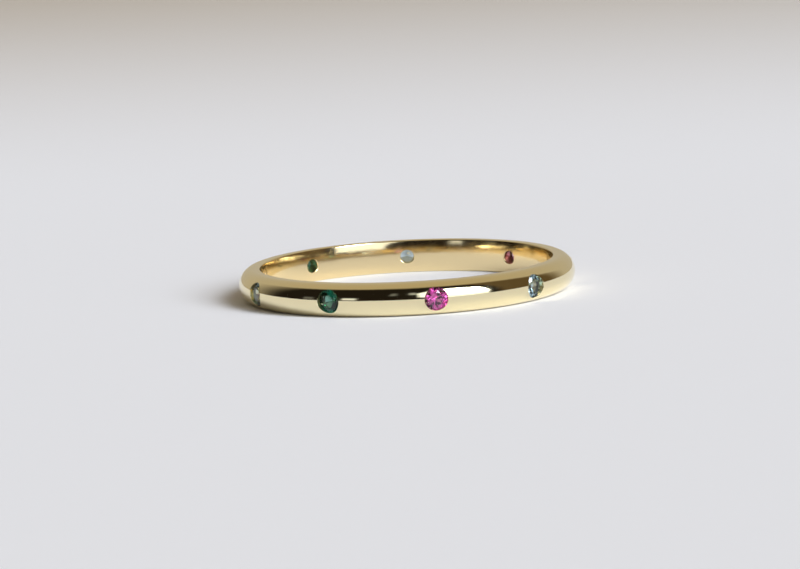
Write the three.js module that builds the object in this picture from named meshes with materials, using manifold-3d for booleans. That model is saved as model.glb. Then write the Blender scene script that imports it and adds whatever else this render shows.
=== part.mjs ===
// A slim half-round birthstone ring in yellow gold, lying on its side.
// Nine round brilliants in three colours sit flush in the band, each over a hole drilled through to the finger.
// Millimetres and degrees. The ring's axis is +Z, and the band rests on the plane z = 0.
// A station is an angle round the axis, 0 at the front (-Y) and growing towards +X.

import * as THREE from "three";
import { mergeVertices } from "three/addons/utils/BufferGeometryUtils.js";
import Module from "manifold-3d";

const wasm = await Module();
wasm.setup();

// The band
const FINGER_DIAMETER = 17.3;
const BAND_WIDTH = 1.95;
const BAND_THICKNESS = 1.35;
const BORE_SWELL = 0.06; // how far the bore bulges towards the finger at mid-width
const EDGE_RADIUS = 0.1; // rounding between the bore and each side rim
const RIM_WIDTH = 0.3; // flat ring on each side, on which the band rests

// The stones: one round brilliant, its parts as shares of its diameter
const STONE_DIAMETER = 1.42;
const TABLE_SHARE = 0.56;
const CROWN_SHARE = 0.16;
const GIRDLE_SHARE = 0.03;
const PAVILION_SHARE = 0.43;
const STAR_SHARE = 0.5; // how far the star facets reach from the table to the girdle
const LOWER_HALF_SHARE = 0.78; // how far the lower halves reach from the girdle to the culet
const STONE_SIDES = 8;

// The seats
const GIRDLE_DEPTH = 0.34; // from the crown of the band down to the stone's girdle
const SEAT_GAP = 0.01; // air between a stone and its seat
const LIP_OVERLAP = 0.02; // how far the burnished lip reaches over the girdle
const AZURE_DIAMETER = 0.8; // the hole behind each stone
const DRILL_OVERRUN = 0.4; // how far the drill passes both surfaces

// How finely round forms are divided
const BAND_SEGMENTS = 108;
const DOME_STEPS = 12;
const BORE_STEPS = 4;
const EDGE_STEPS = 2;
const SEAT_SEGMENTS = 24;

const STATIONS = [
  { name: "stone_green_1", colour: "green", angle: -28 },
  { name: "stone_pink_1", colour: "pink", angle: 9.4 },
  { name: "stone_blue_1", colour: "blue", angle: 48.7 },
  { name: "stone_green_2", colour: "green", angle: 91.4 },
  { name: "stone_pink_2", colour: "pink", angle: 134.1 },
  { name: "stone_blue_2", colour: "blue", angle: 179.5 },
  { name: "stone_green_3", colour: "green", angle: 220.9 },
  { name: "stone_pink_3", colour: "pink", angle: 258.3 },
  { name: "stone_blue_3", colour: "blue", angle: 295.7 },
];

const boreRadius = FINGER_DIAMETER / 2;
const outerRadius = boreRadius + BAND_THICKNESS;
const halfWidth = BAND_WIDTH / 2;
const stoneRadius = STONE_DIAMETER / 2;
const girdleRadius = outerRadius - GIRDLE_DEPTH;

const gold = new THREE.MeshStandardMaterial({ color: 0xd9c08a, roughness: 0.12, metalness: 1 });

const stoneMaterials = {
  green: new THREE.MeshStandardMaterial({ color: 0x0f6b55, roughness: 0.05, metalness: 0 }),
  pink: new THREE.MeshStandardMaterial({ color: 0xb81f7a, roughness: 0.05, metalness: 0 }),
  blue: new THREE.MeshStandardMaterial({ color: 0x8fc3d6, roughness: 0.05, metalness: 0 }),
};

// A closed geometry as a solid that can be cut
function solidFrom(geometry) {
  const bare = new THREE.BufferGeometry();
  bare.setAttribute("position", geometry.getAttribute("position"));
  bare.setIndex(geometry.getIndex());
  const merged = mergeVertices(bare, 1e-5);
  const vertProperties = merged.getAttribute("position").array;
  const triVerts = new Uint32Array(merged.getIndex().array);
  return new wasm.Manifold(new wasm.Mesh({ numProp: 3, vertProperties, triVerts }));
}

function geometryFrom(solid) {
  const mesh = solid.getMesh();
  const geometry = new THREE.BufferGeometry();
  geometry.setAttribute("position", new THREE.BufferAttribute(mesh.vertProperties, 3));
  geometry.setIndex(new THREE.BufferAttribute(mesh.triVerts, 1));
  return geometry;
}

// Points of an elliptical arc about (x, y), from one angle to another, both ends included
function arc(x, y, across, along, from, to, steps) {
  return Array.from({ length: steps + 1 }, (_, i) => {
    const angle = THREE.MathUtils.degToRad(from + ((to - from) * i) / steps);
    return new THREE.Vector2(x + across * Math.cos(angle), y + along * Math.sin(angle));
  });
}

// The section of the band: x is the distance from the axis, y the height above mid-width
function bandSection() {
  const edgeCentre = boreRadius + BORE_SWELL + EDGE_RADIUS;
  const domeCentre = edgeCentre + RIM_WIDTH;
  const edgeHeight = halfWidth - EDGE_RADIUS;
  const boreCurve = (edgeHeight ** 2 + BORE_SWELL ** 2) / (2 * BORE_SWELL);
  const boreSpread = THREE.MathUtils.radToDeg(Math.asin(edgeHeight / boreCurve));
  const boreCentre = boreRadius + boreCurve;
  const dome = arc(domeCentre, 0, outerRadius - domeCentre, halfWidth, -90, 90, DOME_STEPS);
  const topEdge = arc(edgeCentre, edgeHeight, EDGE_RADIUS, EDGE_RADIUS, 90, 180, EDGE_STEPS);
  const bore = arc(boreCentre, 0, boreCurve, boreCurve, 180 - boreSpread, 180 + boreSpread, BORE_STEPS);
  const bottomEdge = arc(edgeCentre, -edgeHeight, EDGE_RADIUS, EDGE_RADIUS, 180, 270, EDGE_STEPS);
  return [...dome, ...topEdge, ...bore.slice(1, -1), ...bottomEdge, dome[0].clone()];
}

// A drilled seat, turned about its own axis: hole, cone under the stone, pocket for the girdle, lip above
function seatSection() {
  const azure = AZURE_DIAMETER / 2;
  const pocket = stoneRadius + SEAT_GAP;
  const opening = stoneRadius - LIP_OVERLAP;
  const girdleBottom = girdleRadius - GIRDLE_SHARE * STONE_DIAMETER - SEAT_GAP;
  const pavilionSlope = (PAVILION_SHARE * STONE_DIAMETER) / stoneRadius;
  const outerEnd = outerRadius + DRILL_OVERRUN;
  return [
    new THREE.Vector2(0, boreRadius - DRILL_OVERRUN),
    new THREE.Vector2(azure, boreRadius - DRILL_OVERRUN),
    new THREE.Vector2(azure, girdleBottom - (pocket - azure) * pavilionSlope),
    new THREE.Vector2(pocket, girdleBottom),
    new THREE.Vector2(pocket, girdleRadius),
    new THREE.Vector2(opening, girdleRadius + SEAT_GAP),
    new THREE.Vector2(opening, outerEnd),
    new THREE.Vector2(0, outerEnd),
  ];
}

// A round brilliant with its girdle's top at y = 0 and its table at the top
function brilliant() {
  const halfStep = Math.PI / STONE_SIDES;
  const crown = CROWN_SHARE * STONE_DIAMETER;
  const girdle = GIRDLE_SHARE * STONE_DIAMETER;
  const pavilion = PAVILION_SHARE * STONE_DIAMETER;
  const table = TABLE_SHARE * stoneRadius;
  const kite = Math.cos(halfStep);
  const starTip = table * kite + STAR_SHARE * (stoneRadius - table * kite);
  const starHeight = (crown * (stoneRadius - starTip * kite)) / (stoneRadius - table);
  const lowerTip = (1 - LOWER_HALF_SHARE) * stoneRadius;
  const lowerDepth = -girdle - pavilion * (1 - (lowerTip * kite) / stoneRadius);
  const corner = (radius, height, halfSteps) =>
    new THREE.Vector3(
      radius * Math.sin(halfSteps * halfStep),
      height,
      radius * Math.cos(halfSteps * halfStep),
    );
  const tableCentre = new THREE.Vector3(0, crown, 0);
  const culet = new THREE.Vector3(0, -girdle - pavilion, 0);
  const faces = [];
  for (let i = 0; i < 2 * STONE_SIDES; i += 2) {
    const tableCorner = corner(table, crown, i);
    const nextTableCorner = corner(table, crown, i + 2);
    const star = corner(starTip, starHeight, i + 1);
    const lastStar = corner(starTip, starHeight, i - 1);
    const lower = corner(lowerTip, lowerDepth, i + 1);
    const lastLower = corner(lowerTip, lowerDepth, i - 1);
    const main = corner(stoneRadius, 0, i);
    const mainBelow = corner(stoneRadius, -girdle, i);
    faces.push([tableCentre, tableCorner, nextTableCorner]);
    faces.push([tableCorner, star, nextTableCorner]);
    faces.push([tableCorner, main, star]);
    faces.push([tableCorner, lastStar, main]);
    faces.push([culet, lower, mainBelow]);
    faces.push([culet, mainBelow, lastLower]);
    for (const [from, to] of [[i, i + 1], [i + 1, i + 2]]) {
      const left = corner(stoneRadius, 0, from);
      const right = corner(stoneRadius, 0, to);
      const leftBelow = corner(stoneRadius, -girdle, from);
      const rightBelow = corner(stoneRadius, -girdle, to);
      faces.push([star, left, right]);
      faces.push([left, leftBelow, rightBelow]);
      faces.push([left, rightBelow, right]);
      faces.push([lower, rightBelow, leftBelow]);
    }
  }
  return new THREE.BufferGeometry().setFromPoints(faces.flat());
}

// Turns a shape whose axis is +Y so that it points outwards at a station
const turnAt = (angle) => THREE.MathUtils.degToRad(angle + 180);

function band() {
  const blank = new THREE.LatheGeometry(bandSection(), BAND_SEGMENTS);
  blank.rotateX(Math.PI / 2);
  blank.translate(0, 0, halfWidth);
  let solid = solidFrom(blank);
  for (const { angle } of STATIONS) {
    const seat = new THREE.LatheGeometry(seatSection(), SEAT_SEGMENTS);
    seat.rotateZ(turnAt(angle));
    seat.translate(0, 0, halfWidth);
    solid = solid.subtract(solidFrom(seat));
  }
  const mesh = new THREE.Mesh(geometryFrom(solid), gold);
  mesh.name = "band";
  return mesh;
}

function stone({ name, colour, angle }) {
  const mesh = new THREE.Mesh(brilliant(), stoneMaterials[colour]);
  mesh.name = name;
  mesh.position.set(0, girdleRadius, 0);
  const station = new THREE.Group();
  station.position.z = halfWidth;
  station.rotation.z = turnAt(angle);
  station.add(mesh);
  return station;
}

const ring = new THREE.Group();
ring.add(band());
for (const station of STATIONS) {
  ring.add(stone(station));
}

export default ring;
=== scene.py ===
import math

import bmesh
import bpy
import numpy as np
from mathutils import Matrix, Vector


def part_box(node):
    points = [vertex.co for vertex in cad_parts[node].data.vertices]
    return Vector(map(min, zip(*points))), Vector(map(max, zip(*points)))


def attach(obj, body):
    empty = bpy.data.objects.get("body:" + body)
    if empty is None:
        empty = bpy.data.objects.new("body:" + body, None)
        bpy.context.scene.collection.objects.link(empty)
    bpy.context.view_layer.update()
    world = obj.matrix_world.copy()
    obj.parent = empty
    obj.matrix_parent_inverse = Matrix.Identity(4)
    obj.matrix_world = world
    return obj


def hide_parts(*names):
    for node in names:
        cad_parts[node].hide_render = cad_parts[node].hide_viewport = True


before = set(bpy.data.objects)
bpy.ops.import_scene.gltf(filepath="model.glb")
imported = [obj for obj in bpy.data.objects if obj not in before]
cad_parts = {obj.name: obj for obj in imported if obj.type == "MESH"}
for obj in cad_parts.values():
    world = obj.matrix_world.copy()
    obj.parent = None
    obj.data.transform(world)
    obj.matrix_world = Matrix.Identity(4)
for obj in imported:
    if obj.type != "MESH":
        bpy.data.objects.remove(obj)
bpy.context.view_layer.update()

# Shapes are made in millimetres and brought to metres at the end of each tree.
MM = 0.001

# Sizes that the solids give
band_low, band_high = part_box("band")
BAND_WIDTH = band_high.z / MM
OUTER_RADIUS = -band_low.x / MM
HALF_WIDTH = BAND_WIDTH / 2

# The section of the band
FINGER_DIAMETER = 17.3
BORE_SWELL = 0.06
EDGE_RADIUS = 0.1
RIM_WIDTH = 0.3
BORE_RADIUS = FINGER_DIAMETER / 2
EDGE_CENTRE = BORE_RADIUS + BORE_SWELL + EDGE_RADIUS
DOME_CENTRE = EDGE_CENTRE + RIM_WIDTH
DOME_DEPTH = OUTER_RADIUS - DOME_CENTRE
EDGE_HEIGHT = HALF_WIDTH - EDGE_RADIUS
BORE_CURVE = (EDGE_HEIGHT**2 + BORE_SWELL**2) / (2 * BORE_SWELL)
BORE_CENTRE = BORE_RADIUS + BORE_CURVE

# The round brilliant, its parts as shares of its diameter
STONE_DIAMETER = 1.42
TABLE_SHARE = 0.56
CROWN_SHARE = 0.16
GIRDLE_SHARE = 0.03
PAVILION_SHARE = 0.43
STAR_SHARE = 0.5
LOWER_HALF_SHARE = 0.78
STONE_SIDES = 8
GIRDLE_STEPS = 96
STONE_RADIUS = STONE_DIAMETER / 2
STONE_TURN = math.radians(137.5)

# The seat drilled for each stone
GIRDLE_DEPTH = 0.34
GIRDLE_RADIUS = OUTER_RADIUS - GIRDLE_DEPTH
SEAT_GAP = 0.01
LIP_OVERLAP = 0.02
LIP_ROUND = 0.04
AZURE_DIAMETER = 0.8
AZURE_ROUND = 0.05
DRILL_OVERRUN = 0.4

# How finely round forms are divided
BAND_STEPS = 480
DOME_STEPS = 56
BORE_STEPS = 16
EDGE_STEPS = 6
SEAT_STEPS = 72
ROUND_STEPS = 5
CREASE_ANGLE = math.radians(28)
FACET_ANGLE = math.radians(0.6)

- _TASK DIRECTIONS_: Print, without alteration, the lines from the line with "name, colour, angle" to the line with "for node in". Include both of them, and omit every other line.

- _OUTPUT FOR THIS EXERCISE_:
function stone({ name, colour, angle }) {
  const mesh = new THREE.Mesh(brilliant(), stoneMaterials[colour]);
  mesh.name = name;
  mesh.position.set(0, girdleRadius, 0);
  const station = new THREE.Group();
  station.position.z = halfWidth;
  station.rotation.z = turnAt(angle);
  station.add(mesh);
  return station;
}

const ring = new THREE.Group();
ring.add(band());
for (const station of STATIONS) {
  ring.add(stone(station));
}

export default ring;
=== scene.py ===
import math

import bmesh
import bpy
import numpy as np
from mathutils import Matrix, Vector


def part_box(node):
    points = [vertex.co for vertex in cad_parts[node].data.vertices]
    return Vector(map(min, zip(*points))), Vector(map(max, zip(*points)))


def attach(obj, body):
    empty = bpy.data.objects.get("body:" + body)
    if empty is None:
        empty = bpy.data.objects.new("body:" + body, None)
        bpy.context.scene.collection.objects.link(empty)
    bpy.context.view_layer.update()
    world = obj.matrix_world.copy()
    obj.parent = empty
    obj.matrix_parent_inverse = Matrix.Identity(4)
    obj.matrix_world = world
    return obj


def hide_parts(*names):
    for node in names:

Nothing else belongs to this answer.